Differential Diagnosis.—It not infrequently happens that a patient is found in an insensible condition under circumstances which give no clue to the cause of his unconsciousness. He is usually removed to the nearest hospital, and the house-surgeon under whose charge he comes must exercise the greatest care and discretion in dealing with him. In attempting to arrive at the cause of the condition, numerous possibilities have to be borne in mind, but it is often impossible to make a definite diagnosis. The chief of these causes are trauma, apoplexy or cerebral embolism, epileptic coma, alcohol and opium poisoning, uræmic and diabetic coma, sunstroke, and exposure to cold. The commonest error is to mistake a case of cerebral compression for one of drunkenness. It is scarcely necessary to say that a man who smells of alcohol is not necessarily intoxicated; the drink may have been given with the object of reviving him. It may be that one or other of the above-named conditions has caused the patient to fall, and in his fall he has incidentally sustained an injury to the head, which, however, is in no way responsible for his unconsciousness. Whenever there is the least doubt, therefore, the patient should be admitted to hospital.

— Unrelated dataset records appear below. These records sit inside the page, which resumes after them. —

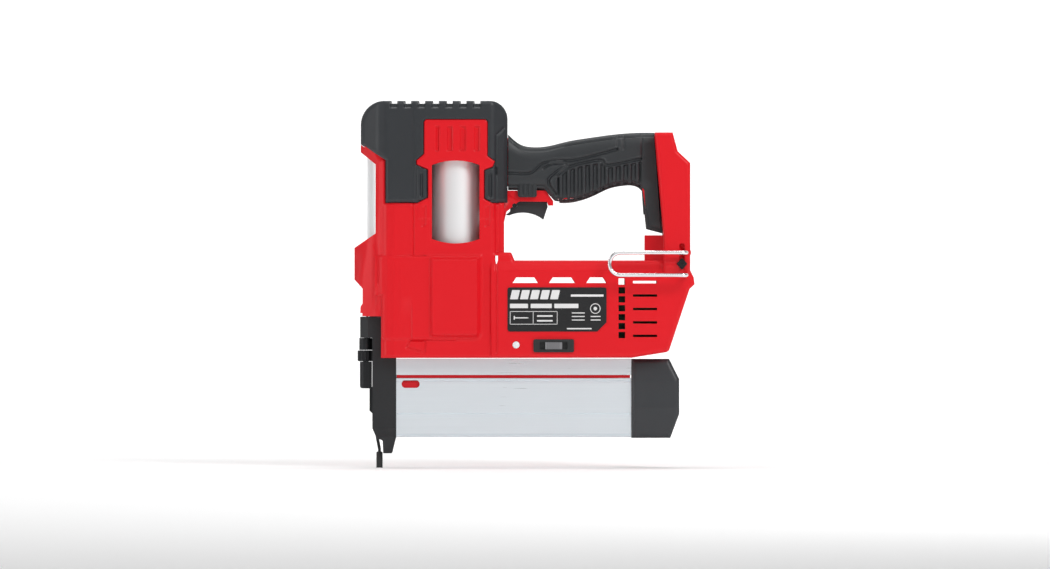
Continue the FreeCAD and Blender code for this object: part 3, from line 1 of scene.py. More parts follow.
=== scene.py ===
import bpy
import bmesh
import math
import numpy as np
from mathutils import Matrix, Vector


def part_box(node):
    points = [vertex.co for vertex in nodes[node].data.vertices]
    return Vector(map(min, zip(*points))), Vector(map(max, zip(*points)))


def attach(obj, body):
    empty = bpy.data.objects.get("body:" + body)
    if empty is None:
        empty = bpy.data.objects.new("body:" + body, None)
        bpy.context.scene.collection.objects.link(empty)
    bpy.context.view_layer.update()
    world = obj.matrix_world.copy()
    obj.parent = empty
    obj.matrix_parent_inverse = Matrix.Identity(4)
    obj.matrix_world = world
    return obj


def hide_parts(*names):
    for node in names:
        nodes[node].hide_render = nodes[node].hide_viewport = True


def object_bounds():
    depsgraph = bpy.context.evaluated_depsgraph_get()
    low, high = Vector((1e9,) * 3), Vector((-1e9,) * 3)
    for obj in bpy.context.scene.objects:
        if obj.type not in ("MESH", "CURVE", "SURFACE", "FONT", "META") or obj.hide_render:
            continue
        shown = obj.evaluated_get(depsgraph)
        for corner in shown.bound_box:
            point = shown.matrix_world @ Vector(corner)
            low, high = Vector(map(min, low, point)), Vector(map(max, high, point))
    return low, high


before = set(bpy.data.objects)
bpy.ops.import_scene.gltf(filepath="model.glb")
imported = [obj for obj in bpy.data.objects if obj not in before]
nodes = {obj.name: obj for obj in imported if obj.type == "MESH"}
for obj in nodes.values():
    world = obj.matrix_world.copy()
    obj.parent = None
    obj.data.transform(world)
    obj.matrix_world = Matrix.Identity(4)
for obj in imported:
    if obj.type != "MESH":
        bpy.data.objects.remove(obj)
cadBox = [[float(v) for v in corner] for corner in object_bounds()]
milli = 0.001


# ---- places, in millimetres, read from the frame

def spanOf(node):
    low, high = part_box(node)
    names = ("x0", "y0", "z0", "x1", "y1", "z1")
    return dict(zip(names, (v / milli for v in (*low, *high))))


ramBarrel = spanOf("drive_cylinder")
airBarrel = spanOf("compressor_cylinder")
shell = spanOf("housing_left")
cover = spanOf("top_cover")
head = spanOf("cylinder_head")
cap = spanOf("magazine_end_cap")
channel = spanOf("magazine_channel")
plate = spanOf("rating_plate")

place = {
    "ram": (ramBarrel["x0"] + ramBarrel["x1"]) / 2,
    "air": (airBarrel["x0"] + airBarrel["x1"]) / 2,
    "floor": shell["z0"],
    "head": head["z0"],
    "top": cover["z1"],
    "front": cover["x0"],
    "airRadius": (airBarrel["x1"] - airBarrel["x0"]) / 2,
}
caseHeight, handGap, columnDepth = 81.0, 48.3, 37.4
place["deck"] = place["floor"] + caseHeight
place["seat"] = ramBarrel["z0"]
place["towerRear"] = cover["x1"] - 2.9
place["columnRear"] = shell["x1"] - 3.7
place["columnFront"] = place["columnRear"] - columnDepth
place["columnStep"] = place["columnRear"] - 22.2
place["coverEdge"] = cover["z0"]
place["grip"] = place["deck"] + handGap
place["hood"] = place["floor"] + 34.2
place["windowLow"] = place["head"] - 71.6
place["windowHalf"] = place["airRadius"] - 2.25
print("places read from the frame")


# ---- shader wiring

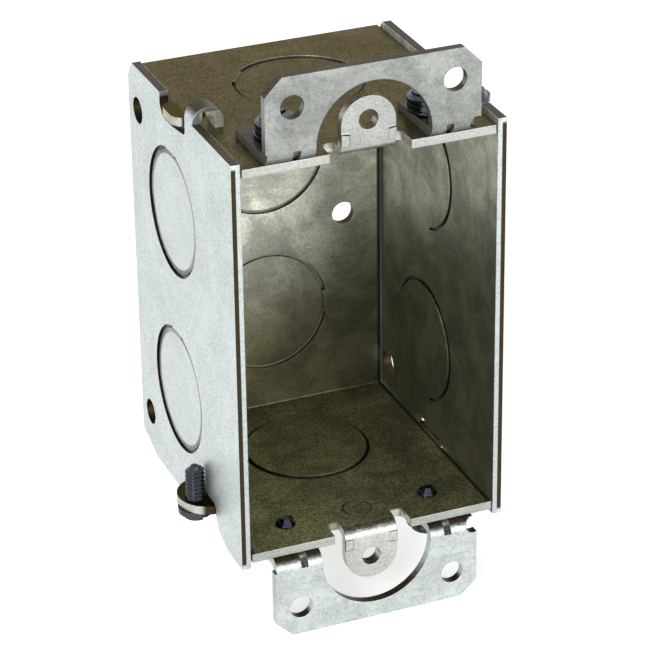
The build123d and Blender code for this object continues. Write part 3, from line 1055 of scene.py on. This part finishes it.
class SWITCHBOX_OT_stage(bpy.types.Operator):
    """Set the white table, the soft lamps, the room light and the camera"""

    bl_idname = "switchbox.stage"
    bl_label = "Set the studio"

    def execute(self, context):
        scene = context.scene
        studio = scene.studio_settings
        ground = CAD_BOUNDS[0][2]
        mesh = bpy.data.meshes.new("table")
        corners = [(TABLE_HALF * x, TABLE_HALF * y, ground) for x, y in ((-1, -1), (1, -1), (1, 1), (-1, 1))]
        mesh.from_pydata(corners, [], [(0, 1, 2, 3)])
        mesh.materials.append(white_table(studio.table_colour, studio.table_glow))
        table = bpy.data.objects.new("table", mesh)
        scene.collection.objects.link(table)
        for name, settings in LAMPS.items():
            soft_lamp(name, *settings)
        scene.world = plain_room(studio.world_strength)
        turn = Matrix((CAMERA_RIGHT, CAMERA_UP, CAMERA_BACK)).transposed().to_4x4()
        data = bpy.data.cameras.new("camera")
        data.sensor_width = SENSOR_WIDTH
        data.lens = LENS
        data.clip_start = 0.01
        data.clip_end = 20
        camera = bpy.data.objects.new("camera", data)
        camera.matrix_world = Matrix.Translation(CAMERA_PLACE) @ turn
        scene.collection.objects.link(camera)
        scene.camera = camera
        scene.view_settings.view_transform = "Standard"
        return {"FINISHED"}


class SWITCHBOX_PT_panel(bpy.types.Panel):
    """Lists the steps that dress the switch box."""

    bl_idname = "SWITCHBOX_PT_panel"
    bl_label = "Switch box"
    bl_space_type = "VIEW_3D"
    bl_region_type = "UI"
    bl_category = "Switch box"

    def draw(self, context):
        layout = self.layout
        scene = context.scene
        for settings, step in (
            (scene.sheet_finish, "switchbox.sheet"),
            (scene.screw_sizes, "switchbox.screws"),
            (scene.studio_settings, "switchbox.stage"),
        ):
            box = layout.box()
            for name in settings.__annotations__:
                box.prop(settings, name)
            box.operator(step)


CLASSES = (
    SheetFinish,
    ScrewSizes,
    StudioSettings,
    SWITCHBOX_OT_sheet,
    SWITCHBOX_OT_screws,
    SWITCHBOX_OT_stage,
    SWITCHBOX_PT_panel,
)


def register():
    for kind in CLASSES:
        bpy.utils.register_class(kind)
    bpy.types.Scene.sheet_finish = bpy.props.PointerProperty(type=SheetFinish)
    bpy.types.Scene.screw_sizes = bpy.props.PointerProperty(type=ScrewSizes)
    bpy.types.Scene.studio_settings = bpy.props.PointerProperty(type=StudioSettings)


def unregister():
    del bpy.types.Scene.studio_settings
    del bpy.types.Scene.screw_sizes
    del bpy.types.Scene.sheet_finish
    for kind in reversed(CLASSES):
        bpy.utils.unregister_class(kind)


def main():
    """Dresses the box and sets the studio."""
    register()
    bpy.ops.switchbox.sheet()
    bpy.ops.switchbox.screws()
    bpy.ops.switchbox.stage()


if __name__ == "__main__":
    main()
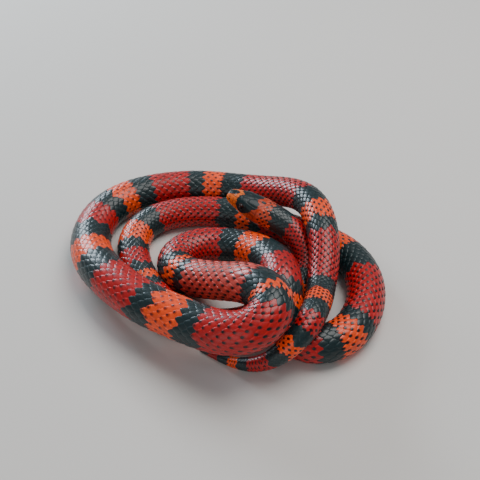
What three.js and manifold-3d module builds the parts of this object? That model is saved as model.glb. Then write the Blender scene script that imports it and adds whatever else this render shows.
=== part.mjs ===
// A milk snake lying in loose coils, life size, in millimetres with +Z up.
// The body is one long tapering form along a curve from the neck to the tail tip.
// It is parted by thin plane cuts into lengths, and the head has its jaw and eyes apart.
// The origin is at the bottom centre of the whole model's box, on the floor.
import * as THREE from 'three';
import { mergeVertices } from 'three/addons/utils/BufferGeometryUtils.js';
import Module from 'manifold-3d';

const wasm = await Module();
wasm.setup();

// Gap kept between two nodes that meet face to face
const GAP = 0.3;

// Body section: a loaf, round over the back and flatter below
const BODY_SIDES = 18;
const RING_STEP = 7;
const BACK_RISE = 0.94;
const BELLY_DROP = 0.86;
// The belly's lowest part is pressed flat on the floor by this much
const BELLY_FLAT = 0.6;
const FLOOR = 0;

// The middle line is eased in steps of this length, this many times over
const EASE_STEP = 3;
const EASE_ROUNDS = 16;
const LINE_DIVISIONS = 2000;

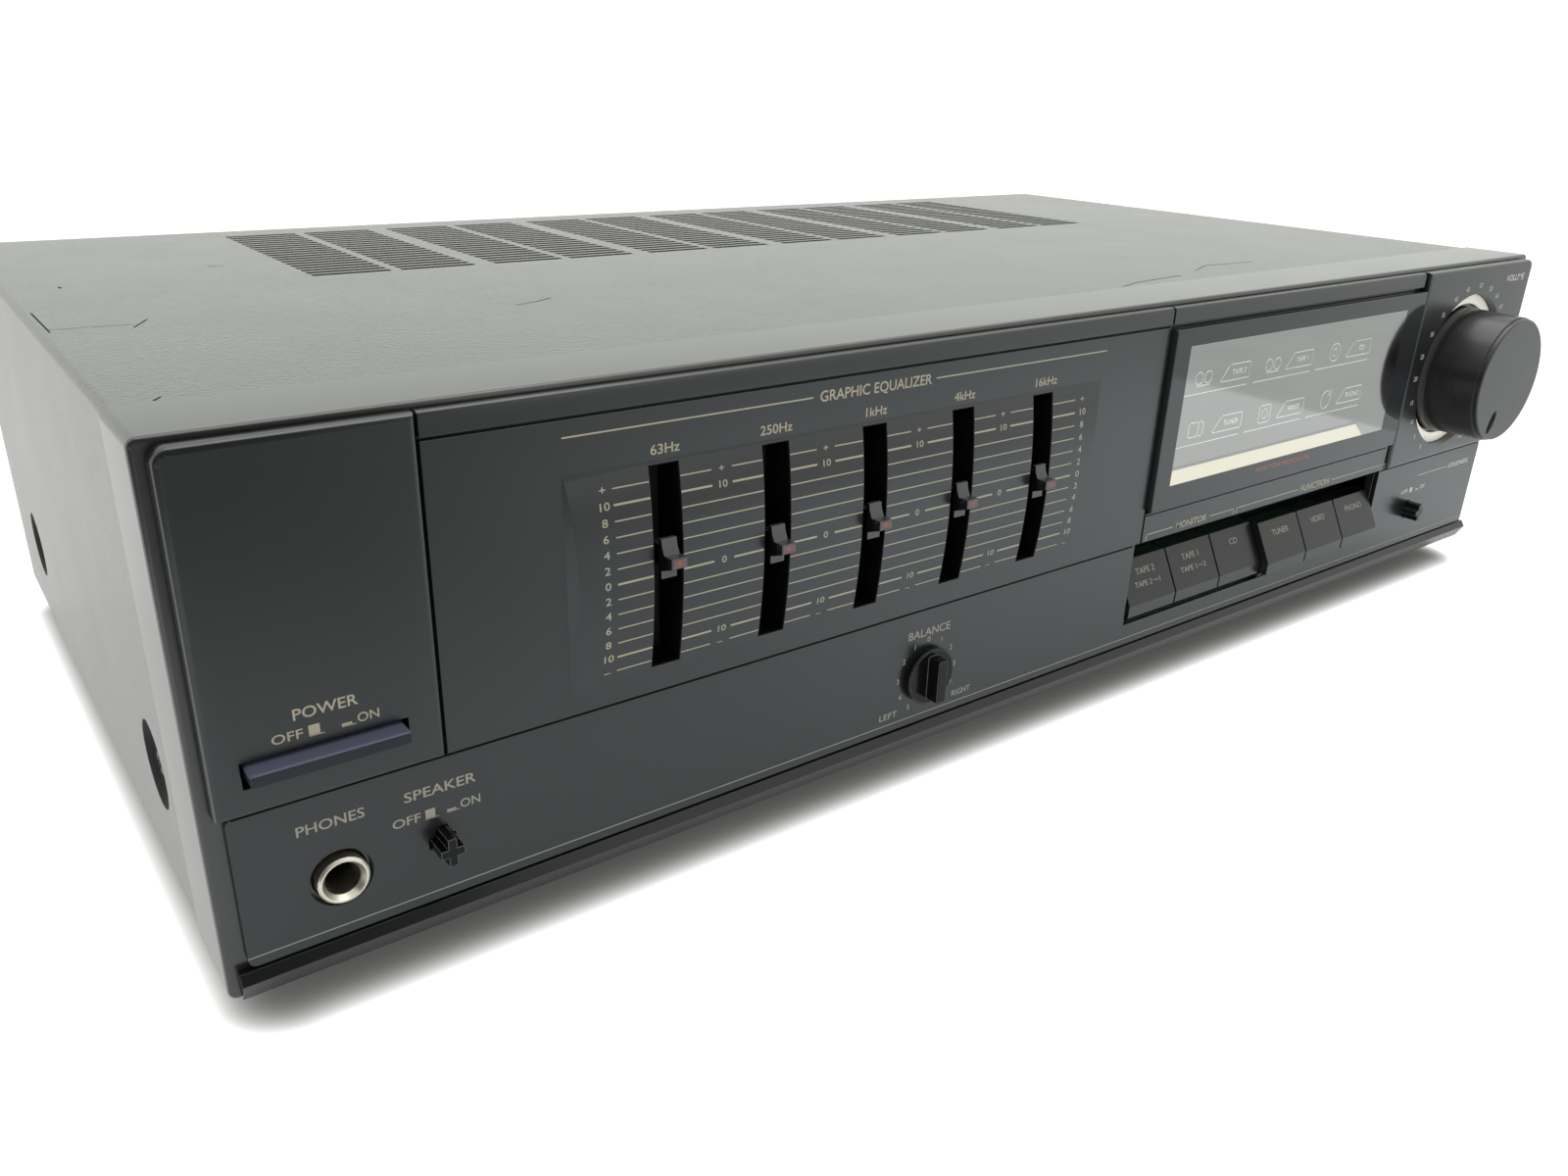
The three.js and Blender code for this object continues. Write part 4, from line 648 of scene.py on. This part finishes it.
def print_brackets(looks):
    ink = Printing("print_source_heads", "case", "fascia_plastic", looks["print_cream"])
    y = EQUALISER
    for x0, x1, t0, t1, text in (
        (231.1, 269.3, 243.4, 256.8, "MONITOR"),
        (270.7, 349.6, 302.5, 317.5, "FUNCTION"),
    ):
        rule(ink, x0, t0 - 1.3, 38.4, y, 0.28)
        rule(ink, t1 + 1.4, x1, 38.4, y, 0.28)
        upright(ink, x0, 36.6, 38.5, y, 0.28)
        upright(ink, x1, 36.6, 38.5, y, 0.28)
        print_line(ink, (t0 + t1) / 2, 38.4, y, text, 1.8, t1 - t0)
    ink.done()


KEYS = (
    ("TAPE 2", "TAPE 2→1"),
    ("TAPE 1", "TAPE 1→2"),
    ("CD",),
    ("TUNER",),
    ("VIDEO",),
    ("PHONO",),
)
KEY_RIDGE = 17.7
KEY_RUN = 5.8
KEY_RISE = 11


def print_keys(looks):
    for i, lines in enumerate(KEYS):
        name = f"source_key_{i + 1}"
        low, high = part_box(name)
        middle = ((low + high) / 2 - ORIGIN).x / MM
        front = (low - ORIGIN).y / MM
        ink = Printing(f"print_key_{i + 1}", name, "control_plastic", looks["print_faded"])
        for row, text in enumerate(lines):
            z = 25.2 - 3.1 * row
            y = front + KEY_RUN * (z - KEY_RIDGE) / KEY_RISE
            where = leaning_frame(middle, y, z, KEY_RUN, KEY_RISE)
            parts = text.split("→")
            if len(parts) == 1:
                ink.words(text, where, 1.7, stretch=1.05)
                continue
            ink.words(parts[0], where @ Matrix.Translation((-1.9, 0, 0)), 1.45, 7.2)
            ink.words(parts[1], where @ Matrix.Translation((5.0, 0, 0)), 1.45)
            ink.stroke([(2.2, 0), (3.9, 0)], 0.2, where)
            ink.prism([(3.5, -0.45), (4.3, 0), (3.5, 0.45)], where)
        ink.done()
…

In the first instance, careful search should be made for any sign of injury, especially on the head. The discovery of a severe scalp wound or of a fracture of the skull, in association with the symptoms of concussion or compression, will in most cases raise the presumption that the unconsciousness is due to some traumatic intra-cranial lesion. Examination of the fluid withdrawn by lumbar puncture may furnish useful information ([p. 338]).
In the absence of evidence of a head injury, the stomach should be washed out and its contents examined to see if any narcotic poison is present. The urine also should be drawn off and examined for albumin and sugar.
In hæmorrhage due to the rupture of diseased cerebral arteries (apoplexy), or to embolism, the symptoms are essentially those of compression, and, in the absence of a definite history of injury to the head, it is seldom possible to arrive at an accurate diagnosis as to the cause of the condition. The history that the patient has previously had “an apoplectic shock,” and the fact that he is up in years and shows signs of arterial degeneration and of cardiac hypertrophy which would favour such hæmorrhage, are presumptive evidence that the lesion is not traumatic.
If a history is forthcoming that the patient is an epileptic, there is a strong presumption that the symptoms are those of epileptic coma.
In alcoholic poisoning the examination of the stomach contents will furnish evidence. The patient is not completely unconscious, nor is he paralysed; the pupils are usually contracted, but react; and the temperature is often markedly subnormal. Improvement soon takes place after the stomach has been emptied.
In opium poisoning the general condition of the patient is much the same as in poisoning by alcohol. The pupils, however, are markedly contracted, and do not react to light. When the poison has been taken in the form of laudanum, this may be recognised by its odour.
In the coma of uræmia or of diabetes there is no true paralysis, nor is there stertor. The urine contains albumin or sugar, and there may be œdema of the feet and legs.
Prognosis.—The prognosis depends so much on the nature and extent of the injury to the brain that it is impossible to formulate any general statements with regard to it. It may be said, however, that the symptoms which indicate a bad prognosis are immediate rise of temperature, particularly if it goes above 104° F., the early onset of muscular rigidity, extreme and persistent contraction of the pupils, with loss of the reflex to light, conjugate deviation of the eyes, and the early appearance of bed-sores.
In the majority of cases compression ends fatally in from two to seven days. On the other hand, recovery may ensue after the stuporous condition has lasted for several weeks.